Put the ham, spinach and ricotta into a food processor and process for a few seconds until
combined. Add the egg and pecorino cheese and process again to a smooth paste. Transfer to a bowl
and season with nutmeg, salt and pepper.
Grease an oven proof dish with butter. Spoon the filling into a piping bag fitted with a 1cm /
1/2in nozzle. Carefully open one cannelloni tube, stand it upright and pipe in the filling. Place
the filled tube in the dish and continue to fill the remaining cannelloni.
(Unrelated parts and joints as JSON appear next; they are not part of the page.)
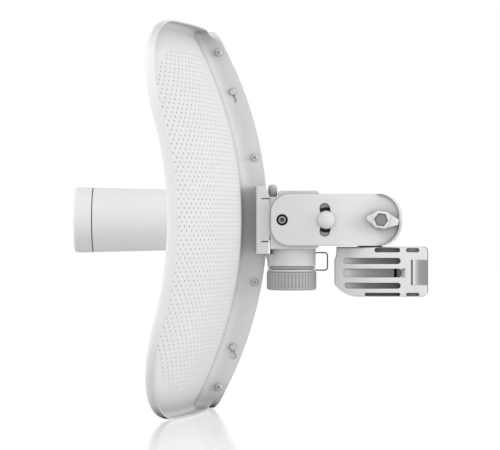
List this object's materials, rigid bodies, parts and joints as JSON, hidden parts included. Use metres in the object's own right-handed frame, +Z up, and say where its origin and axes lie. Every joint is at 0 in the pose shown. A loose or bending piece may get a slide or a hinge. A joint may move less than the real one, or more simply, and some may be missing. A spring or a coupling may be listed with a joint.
{
  "type": "outdoor wireless bridge",
  "caption": "Dish antenna with built-in radio, tilting fork arm and ribbed pole clamp, for a long outdoor wireless link.",
  "frame": {"origin": "on the pole's axis at the mid-height of the pole saddle", "axes": "+Z up along the pole, -X towards the far end of the link (the dish looks along -X), +Y to the right as the dish looks back at the pole"},
  "size_m": [0.3193, 0.4, 0.34],
  "materials": {
    "coated_sheet": "white powder coat, satin",
    "glass_filled_white": "glass-filled, fine texture",
    "white_plastic": "matt moulded",
    "grey_plastic": "matt moulded",
    "black_plastic": "matt",
    "clear_plastic": "clear",
    "painted_bolt": "satin white",
    "zinc_steel": "zinc plated",
    "tin_plate": "tin plated",
    "bare_aluminium": "bare",
    "gold_contact": "plated",
    "grey_wire": "coated wire",
    "seal_rubber": "matt",
    "pale_seal": "matt silicone",
    "soft_pad": "soft",
    "board_laminate": "solder mask"
  },
  "bodies": {
    "pole_mount": {"pole_clamp": "glass_filled_white"},
    "arm": {"arm": "glass_filled_white", "clamp_nut": "zinc_steel", "pivot_washers": "black_plastic"},
    "radio_dish": {"reflector_near": "coated_sheet", "reflector_far": "coated_sheet", "alignment_studs": "zinc_steel", "seam_screws": "zinc_steel", "seam_nuts": "zinc_steel", "feed_tube": "white_plastic", "feed_cap": "white_plastic", "subreflector": "bare_aluminium", "radiator": "board_laminate", "radio_board": "board_laminate", "shield_cans": "tin_plate", "board_chips": "black_plastic", "thermal_pad": "soft_pad", "heat_spreader": "bare_aluminium", "saddle": "white_plastic", "rear_housing": "white_plastic", "housing_gasket": "seal_rubber", "pivot_screws": "zinc_steel", "tilt_lock_bolt": "painted_bolt", "lock_sleeve": "zinc_steel", "tilt_lock_washer": "zinc_steel", "tilt_lock_nut": "zinc_steel", "lock_screw_washer": "zinc_steel", "ethernet_jack": "tin_plate", "jack_contacts": "gold_contact", "reset_switch": "black_plastic", "status_light_pipe": "clear_plastic", "seal_ring": "pale_seal"},
    "wing_carrier": {"wing_washer": "zinc_steel"},
    "wing": {"wing_knob": "white_plastic", "clamp_bolt": "zinc_steel"},
    "lock_knob": {"lock_screw": "grey_plastic"},
    "reset": {"reset_button": "grey_plastic"},
    "cap_carrier": {"swivel_ring": "white_plastic", "cap_tether": "grey_wire"},
    "cap": {"port_cap": "grey_plastic", "cable_grommet": "seal_rubber"}
  },
  "joints": [
    {"name": "arm_swivel", "type": "hinge", "parent": "pole_mount", "child": "arm", "pos_m": [-0.0561, 0, 0.0463], "axis": [0, 1, 0], "range_deg": [0, 45]},
    {"name": "dish_tilt", "type": "hinge", "parent": "arm", "child": "radio_dish", "pos_m": [-0.1436, 0, 0.0463], "axis": [0, 1, 0], "range_deg": [-15, 15]},
    {"name": "wing_travel", "type": "slide", "parent": "arm", "child": "wing_carrier", "axis": [0, -1, 0], "range_m": [0, 0.003]},
    {"name": "wing_turn", "type": "hinge", "parent": "wing_carrier", "child": "wing", "pos_m": [-0.0561, 0, 0.0463], "axis": [0, -1, 0], "range_deg": [0, 1080]},
    {"name": "lock_turn", "type": "hinge", "parent": "radio_dish", "child": "lock_knob", "pos_m": [-0.1516, 0, 0.07], "axis": [0, 0, 1], "range_deg": [0, 1080]},
    {"name": "reset_press", "type": "slide", "parent": "radio_dish", "child": "reset", "axis": [0, 0, 1], "range_m": [0, 0.0006]},
    {"name": "cap_travel", "type": "slide", "parent": "radio_dish", "child": "cap_carrier", "axis": [0, 0, -1], "range_m": [0, 0.006]},
    {"name": "cap_turn", "type": "hinge", "parent": "cap_carrier", "child": "cap", "pos_m": [-0.1347, 0, 0], "axis": [0, 0, -1], "range_deg": [0, 720]}
  ],
  "couplings": [
    {"joint": "wing_turn", "follows": "wing_travel", "rad_per_m": 6283.2},
    {"joint": "cap_travel", "follows": "cap_turn", "m_per_rad": 0.00047746}
  ]
}
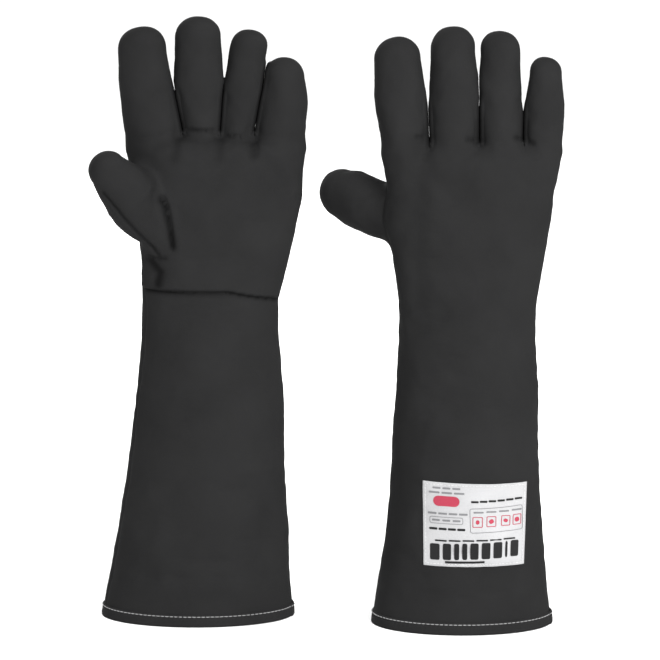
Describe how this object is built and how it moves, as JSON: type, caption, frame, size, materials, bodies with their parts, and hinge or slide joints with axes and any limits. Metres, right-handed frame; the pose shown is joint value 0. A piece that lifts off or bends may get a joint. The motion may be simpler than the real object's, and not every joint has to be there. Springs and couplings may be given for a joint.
{
  "type": "cryogenic gloves",
  "caption": "Pair of padded elbow-length gloves for handling very cold materials, with five stalls for the digits and long open cuffs that cover the forearm.",
  "frame": {"origin": "centre of the pair's footprint, on the plane the cuffs stand on", "axes": "+Z from the cuffs up to the fingertips, +X from the left glove to the right glove, -Y to the side the left palm and the back of the right hand face"},
  "size_m": [0.349, 0.115, 0.45],
  "materials": {
    "shell_fabric": "matt woven outer fabric with a water-repellent coating",
    "insulation": "soft non-woven padding",
    "lining_fabric": "soft brushed lining",
    "hem_tape": "matt woven tape",
    "thread": "twisted sewing thread",
    "label_fabric": null
  },
  "bodies": {
    "left_sleeve": {"left_sleeve_palm_panel": "shell_fabric", "left_sleeve_back_panel": "shell_fabric", "left_sleeve_padding": "insulation", "left_sleeve_lining": "lining_fabric", "left_hem_binding": "hem_tape", "left_hem_stitching": "thread"},
    "left_hand": {"left_hand_palm_panel": "shell_fabric", "left_hand_back_panel": "shell_fabric", "left_hand_padding": "insulation", "left_hand_lining": "lining_fabric"},
    "left_thumb": {"left_thumb_palm_panel": "shell_fabric", "left_thumb_back_panel": "shell_fabric", "left_thumb_padding": "insulation", "left_thumb_lining": "lining_fabric"},
    "left_index": {"left_index_shell": "shell_fabric", "left_index_padding": "insulation", "left_index_lining": "lining_fabric"},
    "left_middle": {"left_middle_palm_panel": "shell_fabric", "left_middle_back_panel": "shell_fabric", "left_middle_padding": "insulation", "left_middle_lining": "lining_fabric"},
    "left_ring": {"left_ring_palm_panel": "shell_fabric", "left_ring_back_panel": "shell_fabric", "left_ring_padding": "insulation", "left_ring_lining": "lining_fabric"},
    "left_little": {"left_little_shell": "shell_fabric", "left_little_padding": "insulation", "left_little_lining": "lining_fabric"},
    "right_sleeve": {"right_sleeve_palm_panel": "shell_fabric", "right_sleeve_back_panel": "shell_fabric", "right_sleeve_padding": "insulation", "right_sleeve_lining": "lining_fabric", "right_hem_binding": "hem_tape", "right_hem_stitching": "thread", "right_sleeve_label": "label_fabric", "right_label_stitching": "thread"},
    "right_hand": {"right_hand_palm_panel": "shell_fabric", "right_hand_back_panel": "shell_fabric", "right_hand_padding": "insulation", "right_hand_lining": "lining_fabric"},
    "right_thumb": {"right_thumb_palm_panel": "shell_fabric", "right_thumb_back_panel": "shell_fabric", "right_thumb_padding": "insulation", "right_thumb_lining": "lining_fabric"},
    "right_index": {"right_index_shell": "shell_fabric", "right_index_padding": "insulation", "right_index_lining": "lining_fabric"},
    "right_middle": {"right_middle_palm_panel": "shell_fabric", "right_middle_back_panel": "shell_fabric", "right_middle_padding": "insulation", "right_middle_lining": "lining_fabric"},
    "right_ring": {"right_ring_palm_panel": "shell_fabric", "right_ring_back_panel": "shell_fabric", "right_ring_padding": "insulation", "right_ring_lining": "lining_fabric"},
    "right_little": {"right_little_shell": "shell_fabric", "right_little_padding": "insulation", "right_little_lining": "lining_fabric"}
  },
  "joints": [
    {"name": "left_wrist_flex", "type": "hinge", "parent": "left_sleeve", "child": "left_hand", "pos_m": [-0.0826, -0.0175, 0.237], "axis": [1, 0, 0], "range_deg": [0, 40], "stiffness_Nm_per_rad": 0.5},
    {"name": "left_thumb_flex", "type": "hinge", "parent": "left_hand", "child": "left_thumb", "pos_m": [-0.1341, -0.03229, 0.3089], "axis": [0.7071, 0, 0.7071], "range_deg": [0, 35], "stiffness_Nm_per_rad": 0.02},
    {"name": "left_index_flex", "type": "hinge", "parent": "left_hand", "child": "left_index", "pos_m": [-0.12417, -0.00749, 0.36196], "axis": [0.9938, 0, 0.1115], "range_deg": [0, 70], "stiffness_Nm_per_rad": 0.02},
    {"name": "left_middle_flex", "type": "hinge", "parent": "left_hand", "child": "left_middle", "pos_m": [-0.08854, -0.00153, 0.36258], "axis": [0.9991, 0, 0.0419], "range_deg": [0, 70], "stiffness_Nm_per_rad": 0.02},
    {"name": "left_ring_flex", "type": "hinge", "parent": "left_hand", "child": "left_ring", "pos_m": [-0.06269, 0.00026, 0.36278], "axis": [0.988, 0, -0.1547], "range_deg": [0, 70], "stiffness_Nm_per_rad": 0.02},
    {"name": "left_little_flex", "type": "hinge", "parent": "left_hand", "child": "left_little", "pos_m": [-0.03093, -0.0055, 0.36217], "axis": [0.9976, 0, -0.0698], "range_deg": [0, 70], "stiffness_Nm_per_rad": 0.02},
    {"name": "right_wrist_flex", "type": "hinge", "parent": "right_sleeve", "child": "right_hand", "pos_m": [0.1063, 0.0175, 0.237], "axis": [-1, 0, 0], "range_deg": [0, 40], "stiffness_Nm_per_rad": 0.5},
    {"name": "right_thumb_flex", "type": "hinge", "parent": "right_hand", "child": "right_thumb", "pos_m": [0.04532, 0.03307, 0.31211], "axis": [-0.0926, 0.3087, -0.9466], "range_deg": [0, 35], "stiffness_Nm_per_rad": 0.02},
    {"name": "right_index_flex", "type": "hinge", "parent": "right_hand", "child": "right_index", "pos_m": [0.05944, 0.00491, 0.36223], "axis": [-0.9971, 0, -0.0767], "range_deg": [0, 70], "stiffness_Nm_per_rad": 0.02},
    {"name": "right_middle_flex", "type": "hinge", "parent": "right_hand", "child": "right_middle", "pos_m": [0.0957, 0.00511, 0.3622], "axis": [-1, 0, 0.0017], "range_deg": [0, 70], "stiffness_Nm_per_rad": 0.02},
    {"name": "right_ring_flex", "type": "hinge", "parent": "right_hand", "child": "right_ring", "pos_m": [0.12989, 0.00312, 0.36241], "axis": [-1, 0, 0.0052], "range_deg": [0, 70], "stiffness_Nm_per_rad": 0.02},
    {"name": "right_little_flex", "type": "hinge", "parent": "right_hand", "child": "right_little", "pos_m": [0.16121, 0.00272, 0.36246], "axis": [-0.9982, 0, 0.0593], "range_deg": [0, 70], "stiffness_Nm_per_rad": 0.02},
    {"name": "right_glove_slide", "type": "slide", "parent": "left_sleeve", "child": "right_sleeve", "axis": [1, 0, 0], "range_m": [0, 0.2]}
  ]
}
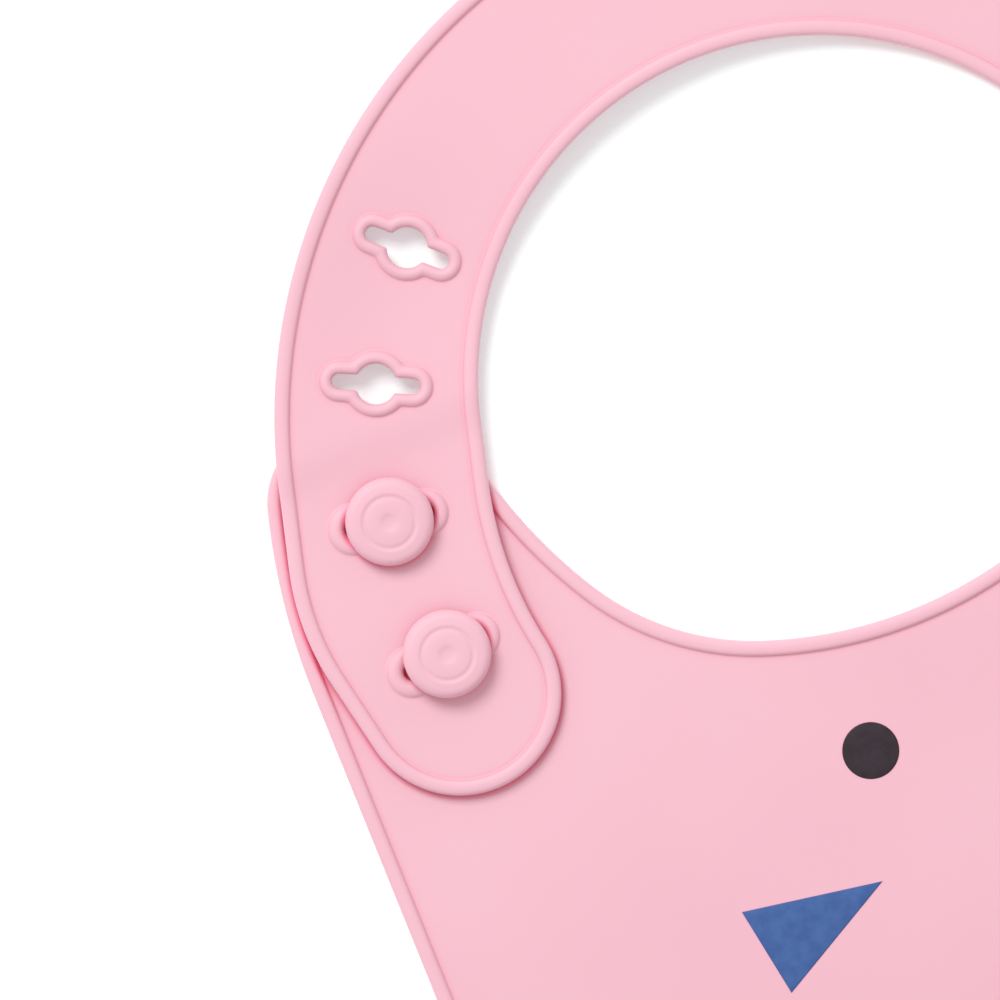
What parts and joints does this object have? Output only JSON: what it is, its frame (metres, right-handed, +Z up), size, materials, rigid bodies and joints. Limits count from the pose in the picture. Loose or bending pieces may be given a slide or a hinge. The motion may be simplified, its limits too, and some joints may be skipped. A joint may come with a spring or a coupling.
{
  "type": "silicone bib",
  "caption": "Soft one-colour silicone baby bib with a catch pocket and a neck strap whose keyholes button over mushroom studs at the shoulder.",
  "frame": {"origin": "middle of the whole bib's underside, lying flat on its back with the strap buttoned", "axes": "+Z up out of the front of the sheet, +Y from the pocket towards the neck, +X to the right seen from the front"},
  "size_m": [0.196, 0.2975, 0.0367],
  "materials": {
    "silicone": "soft matte, powdery",
    "print_black": "flat printed ink",
    "print_blue": "flat printed ink"
  },
  "bodies": {
    "chest": {"chest_panel": "silicone", "print_dot_3": "print_black", "print_dot_4": "print_blue", "print_dot_5": "print_black", "print_triangle_1": "print_blue", "print_triangle_2": "print_blue", "print_triangle_3": "print_black", "print_triangle_4": "print_blue"},
    "yoke": {"neck_panel": "silicone", "button_tab": "silicone", "button_upper": "silicone", "button_lower": "silicone", "print_dot_1": "print_black", "print_dot_2": "print_blue"},
    "belly": {"belly_panel": "silicone"},
    "pocket_wall": {"pocket": "silicone"},
    "strap_1": {"strap_shoulder": "silicone"},
    "strap_2": {"strap_back": "silicone"},
    "strap_3": {"strap_side": "silicone"},
    "strap_4": {"strap_tail": "silicone"}
  },
  "joints": [
    {"name": "yoke_bend", "type": "hinge", "parent": "chest", "child": "yoke", "pos_m": [0, -0.00675, 0.0022], "axis": [1, 0, 0], "range_deg": [0, 25], "stiffness_Nm_per_rad": 0.02},
    {"name": "belly_fold", "type": "hinge", "parent": "chest", "child": "belly", "pos_m": [0, -0.05875, 0.0022], "axis": [-1, 0, 0], "range_deg": [0, 80], "stiffness_Nm_per_rad": 0.01},
    {"name": "pocket_open", "type": "hinge", "parent": "belly", "child": "pocket_wall", "pos_m": [0, -0.14575, 0.0014], "axis": [1, 0, 0], "range_deg": [0, 12], "stiffness_Nm_per_rad": 0.1},
    {"name": "strap_shoulder_bend", "type": "hinge", "parent": "yoke", "child": "strap_1", "pos_m": [0.06582, 0.09325, 0.0022], "axis": [0.866, 0.5, 0], "range_deg": [0, 45], "stiffness_Nm_per_rad": 0.002},
    {"name": "strap_nape_bend", "type": "hinge", "parent": "strap_1", "child": "strap_2", "pos_m": [0.02599, 0.12667, 0.0022], "axis": [0.342, 0.9397, 0], "range_deg": [0, 45], "stiffness_Nm_per_rad": 0.002},
    {"name": "strap_side_bend", "type": "hinge", "parent": "strap_2", "child": "strap_3", "pos_m": [-0.03332, 0.12356, 0.005], "axis": [-0.4384, 0.8988, 0], "range_deg": [0, 45], "stiffness_Nm_per_rad": 0.002},
    {"name": "strap_peel", "type": "hinge", "parent": "strap_3", "child": "strap_4", "pos_m": [-0.07142, 0.08124, 0.005], "axis": [-0.9397, 0.342, 0], "range_deg": [0, 70], "stiffness_Nm_per_rad": 0.002, "deforming": ["button_upper", "button_lower"]}
  ]
}
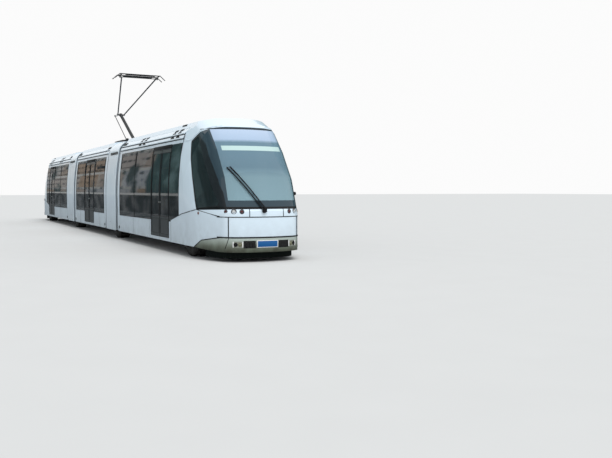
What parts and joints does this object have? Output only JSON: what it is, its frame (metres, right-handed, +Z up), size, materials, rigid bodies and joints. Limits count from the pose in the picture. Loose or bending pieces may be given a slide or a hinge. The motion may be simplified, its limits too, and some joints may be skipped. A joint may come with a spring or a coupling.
{
  "type": "articulated rubber-tyred guided tram",
  "caption": "Low-floor articulated tram on rubber tyres with end cabs, short axle modules between its cars, plug doors and a roof pantograph.",
  "frame": {"origin": "on the road, under the middle of the tram", "axes": "+X forward along the tram, +Y to its left, +Z up"},
  "size_m": [25.0732, 2.2, 4.935],
  "materials": {
    "white_body": "glossy white paint",
    "bumper_plastic": "off-white moulded plastic",
    "black_rubber": "matt",
    "floor_grey": "matt grey",
    "pillar_slate": "gloss dark slate",
    "screen_glass": "lightly tinted",
    "side_glass": "dark tinted",
    "door_black": "satin black",
    "seat_plastic": "moulded",
    "cab_plastic": "moulded",
    "lamp_lens": "clear lens",
    "wiper_black": "satin black",
    "bellows_fabric": "matt pleated",
    "chassis_steel": "matt black paint",
    "tyre_rubber": "matt",
    "pantograph_steel": "satin dark paint"
  },
  "bodies": {
    "middle_car": {"middle_shell": "white_body", "middle_doors": "door_black", "middle_glazing": "side_glass", "middle_floor": "floor_grey", "middle_seats": "seat_plastic", "middle_roof_cover": "white_body", "pantograph_base": "pantograph_steel"},
    "front_module": {"front_module_frame": "white_body", "front_bellows_inner": "bellows_fabric", "front_bellows_outer": "bellows_fabric", "front_module_axle": "chassis_steel"},
    "front_car": {"front_shell": "white_body", "front_mask": "white_body", "front_skirt": "white_body", "front_bumper": "bumper_plastic", "front_deflector": "black_rubber", "front_floor": "floor_grey", "front_pillars": "pillar_slate", "front_windscreen": "screen_glass", "front_glazing": "side_glass", "front_doors": "door_black", "front_roof_cover": "white_body", "front_seats": "seat_plastic", "front_cab_fittings": "cab_plastic", "front_lamps": "lamp_lens", "front_wiper": "wiper_black"},
    "front_end_axle": {"front_end_axle": "chassis_steel"},
    "front_module_wheel_left": {"front_module_wheel_left": "tyre_rubber"},
    "front_module_wheel_right": {"front_module_wheel_right": "tyre_rubber"},
    "front_end_wheel_left": {"front_end_wheel_left": "tyre_rubber"},
    "front_end_wheel_right": {"front_end_wheel_right": "tyre_rubber"},
    "rear_module": {"rear_module_frame": "white_body", "rear_bellows_inner": "bellows_fabric", "rear_bellows_outer": "bellows_fabric", "rear_module_axle": "chassis_steel"},
    "rear_car": {"rear_shell": "white_body", "rear_mask": "white_body", "rear_skirt": "white_body", "rear_bumper": "bumper_plastic", "rear_deflector": "black_rubber", "rear_floor": "floor_grey", "rear_pillars": "pillar_slate", "rear_windscreen": "screen_glass", "rear_glazing": "side_glass", "rear_doors": "door_black", "rear_roof_cover": "white_body", "rear_seats": "seat_plastic", "rear_cab_fittings": "cab_plastic", "rear_lamps": "lamp_lens", "rear_wiper": "wiper_black"},
    "rear_end_axle": {"rear_end_axle": "chassis_steel"},
    "rear_module_wheel_left": {"rear_module_wheel_left": "tyre_rubber"},
    "rear_module_wheel_right": {"rear_module_wheel_right": "tyre_rubber"},
    "rear_end_wheel_left": {"rear_end_wheel_left": "tyre_rubber"},
    "rear_end_wheel_right": {"rear_end_wheel_right": "tyre_rubber"},
    "pantograph_lower_arm": {"pantograph_lower_arm": "pantograph_steel"},
    "pantograph_rod": {"pantograph_rod": "pantograph_steel"},
    "pantograph_upper_arm": {"pantograph_upper_arm": "pantograph_steel"},
    "pantograph_head": {"pantograph_head": "pantograph_steel"}
  },
  "joints": [
    {"name": "front_module_yaw", "type": "hinge", "parent": "middle_car", "child": "front_module", "pos_m": [2.785, 0, 0.3], "axis": [0, 0, 1], "range_deg": [-12, 12], "deforming": ["front_bellows_inner"]},
    {"name": "front_car_yaw", "type": "hinge", "parent": "front_module", "child": "front_car", "pos_m": [4.215, 0, 0.3], "axis": [0, 0, 1], "range_deg": [-12, 12], "deforming": ["front_bellows_outer"]},
    {"name": "front_end_steer", "type": "hinge", "parent": "front_car", "child": "front_end_axle", "pos_m": [10.5, 0, 0.2], "axis": [0, 0, 1], "range_deg": [-10, 10]},
    {"name": "front_module_wheel_left_spin", "type": "hinge", "parent": "front_module", "child": "front_module_wheel_left", "pos_m": [3.5, 0.755, 0.535], "axis": [0, 1, 0], "continuous": true},
    {"name": "front_module_wheel_right_spin", "type": "hinge", "parent": "front_module", "child": "front_module_wheel_right", "pos_m": [3.5, -0.755, 0.535], "axis": [0, 1, 0], "continuous": true},
    {"name": "front_end_wheel_left_spin", "type": "hinge", "parent": "front_end_axle", "child": "front_end_wheel_left", "pos_m": [10.5, 0.755, 0.535], "axis": [0, 1, 0], "continuous": true},
    {"name": "front_end_wheel_right_spin", "type": "hinge", "parent": "front_end_axle", "child": "front_end_wheel_right", "pos_m": [10.5, -0.755, 0.535], "axis": [0, 1, 0], "continuous": true},
    {"name": "rear_module_yaw", "type": "hinge", "parent": "middle_car", "child": "rear_module", "pos_m": [-2.785, 0, 0.3], "axis": [0, 0, 1], "range_deg": [-12, 12], "deforming": ["rear_bellows_inner"]},
    {"name": "rear_car_yaw", "type": "hinge", "parent": "rear_module", "child": "rear_car", "pos_m": [-4.215, 0, 0.3], "axis": [0, 0, 1], "range_deg": [-12, 12], "deforming": ["rear_bellows_outer"]},
    {"name": "rear_end_steer", "type": "hinge", "parent": "rear_car", "child": "rear_end_axle", "pos_m": [-10.5, 0, 0.2], "axis": [0, 0, 1], "range_deg": [-10, 10]},
    {"name": "rear_module_wheel_left_spin", "type": "hinge", "parent": "rear_module", "child": "rear_module_wheel_left", "pos_m": [-3.5, 0.755, 0.535], "axis": [0, 1, 0], "continuous": true},
    {"name": "rear_module_wheel_right_spin", "type": "hinge", "parent": "rear_module", "child": "rear_module_wheel_right", "pos_m": [-3.5, -0.755, 0.535], "axis": [0, 1, 0], "continuous": true},
    {"name": "rear_end_wheel_left_spin", "type": "hinge", "parent": "rear_end_axle", "child": "rear_end_wheel_left", "pos_m": [-10.5, 0.755, 0.535], "axis": [0, 1, 0], "continuous": true},
    {"name": "rear_end_wheel_right_spin", "type": "hinge", "parent": "rear_end_axle", "child": "rear_end_wheel_right", "pos_m": [-10.5, -0.755, 0.535], "axis": [0, 1, 0], "continuous": true},
    {"name": "pantograph_lift", "type": "hinge", "parent": "middle_car", "child": "pantograph_lower_arm", "pos_m": [1.95, 0, 2.985], "axis": [0, 1, 0], "range_deg": [-24, 24]},
    {"name": "pantograph_rod_turn", "type": "hinge", "parent": "middle_car", "child": "pantograph_rod", "pos_m": [1.659, -0.17, 2.985], "axis": [0, 1, 0], "range_deg": [-26, 26]},
    {"name": "pantograph_knee", "type": "hinge", "parent": "pantograph_lower_arm", "child": "pantograph_upper_arm", "pos_m": [0.11, 0, 3.94], "axis": [0, 1, 0], "range_deg": [-43, 43]},
    {"name": "pantograph_head_tilt", "type": "hinge", "parent": "pantograph_upper_arm", "child": "pantograph_head", "pos_m": [2.62, 0, 4.85], "axis": [0, 1, 0], "range_deg": [-19, 19]}
  ],
  "couplings": [
    {"joint": "pantograph_rod_turn", "follows": "pantograph_lift", "ratio": 1.0587},
    {"joint": "pantograph_knee", "follows": "pantograph_lift", "ratio": -1.77},
    {"joint": "pantograph_head_tilt", "follows": "pantograph_lift", "ratio": 0.77}
  ]
}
To make the Cheese Sauce, heat the milk to just below boiling point. Meanwhile, melt the butter
in another saucepan. Add the flour to the butter and cook over a low heat stirring constantly, for
1 minute. Remove the saucepan from the heat and gradually stir in the hot milk. Return the saucepan
to the heat and bring to the boil, stirring constantly. Simmer over the lowest possible heat,
stirring frequently, for 10 minutes until thickened and smooth. Remove the saucepan from the heat,
stir in the Gruyere and season to taste with salt and pepper.
Spoon the Cheese Sauce over the filled cannelloni. Cover the dish with foil and bake in the
preheated oven for 20-25 minutes. Serve immediately.